Generally transition elements form coloured salts due to the presence of unpaired electrons. Which of the following compounds will be coloured in the solid state ?

To determine which of the given compounds will be colored in the solid state, we need to analyze the electronic configurations of the transition metals present in each compound and check for the presence of unpaired electrons.
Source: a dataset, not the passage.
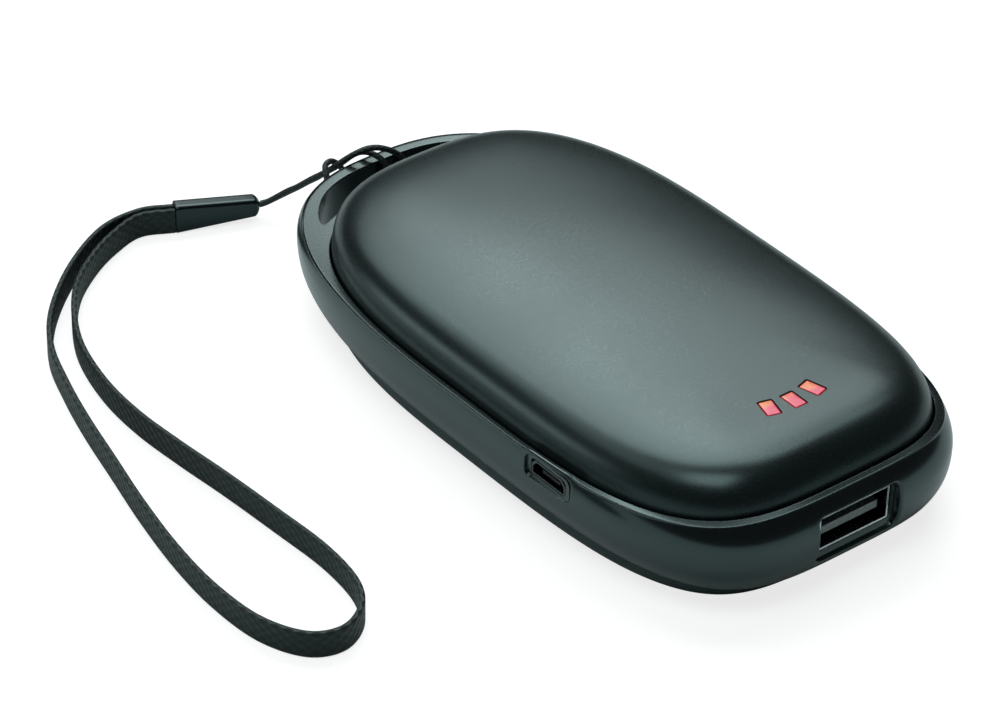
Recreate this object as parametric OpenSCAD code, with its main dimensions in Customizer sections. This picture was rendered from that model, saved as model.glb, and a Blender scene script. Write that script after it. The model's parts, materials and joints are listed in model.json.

Compounds with unpaired electrons typically exhibit color due to d-d transitions. ### Step-by-Step Solution: 1. **Identify the Compounds and Their Transition Metals:** - The compounds to analyze are: - AgSO4 - CuF2 - ZnF2 - Cu2Cl2 2. **Analyze AgSO4 (Silver Sulfate):** - Silver (Ag) in AgSO4 exists as Ag⁺. - The electronic configuration of Ag is: \[ \text{Ag: [Kr] 4d}^{10} 5s^1 \] - When Ag loses one electron to become Ag⁺, it loses the 5s electron: \[ \text{Ag}^+: [Kr] 4d^{10} \] - The d-orbital is fully filled (10 electrons), which means all electrons are paired. - **Conclusion:** AgSO4 is colorless (diamagnetic). 3. **Analyze CuF2 (Copper(II) Fluoride):** - Copper (Cu) in CuF2 exists as Cu²⁺. - The electronic configuration of Cu is: \[ \text{Cu: [Ar] 3d}^{10} 4s^1 \] - For Cu²⁺, it loses two electrons (one from 4s and one from 3d): \[ \text{Cu}^{2+}: [Ar] 3d^{9} \] - There is one unpaired electron in the 3d subshell. - **Conclusion:** CuF2 is colored due to the presence of unpaired electrons. 4. **Analyze ZnF2 (Zinc Fluoride):** - Zinc (Zn) in ZnF2 exists as Zn²⁺. - The electronic configuration of Zn is: \[ \text{Zn: [Ar] 3d}^{10} 4s^2 \] - For Zn²⁺, it loses two electrons from the 4s subshell: \[ \text{Zn}^{2+}: [Ar] 3d^{10} \] - The d-orbital is fully filled (10 electrons), meaning all electrons are paired. - **Conclusion:** ZnF2 is colorless (diamagnetic). 5. **Analyze Cu2Cl2 (Copper(I) Chloride):** - Copper (Cu) in Cu2Cl2 exists as Cu⁺. - The electronic configuration of Cu is: \[ \text{Cu: [Ar] 3d}^{10} 4s^1 \] - For Cu⁺, it loses one electron (from 4s): \[ \text{Cu}^+: [Ar] 3d^{10} \] - The d-orbital is fully filled (10 electrons), meaning all electrons are paired. - **Conclusion:** Cu2Cl2 is colorless (diamagnetic). ### Final Conclusion: Among the compounds analyzed, only **CuF2** is colored in the solid state due to the presence of unpaired electrons in the Cu²⁺ ion.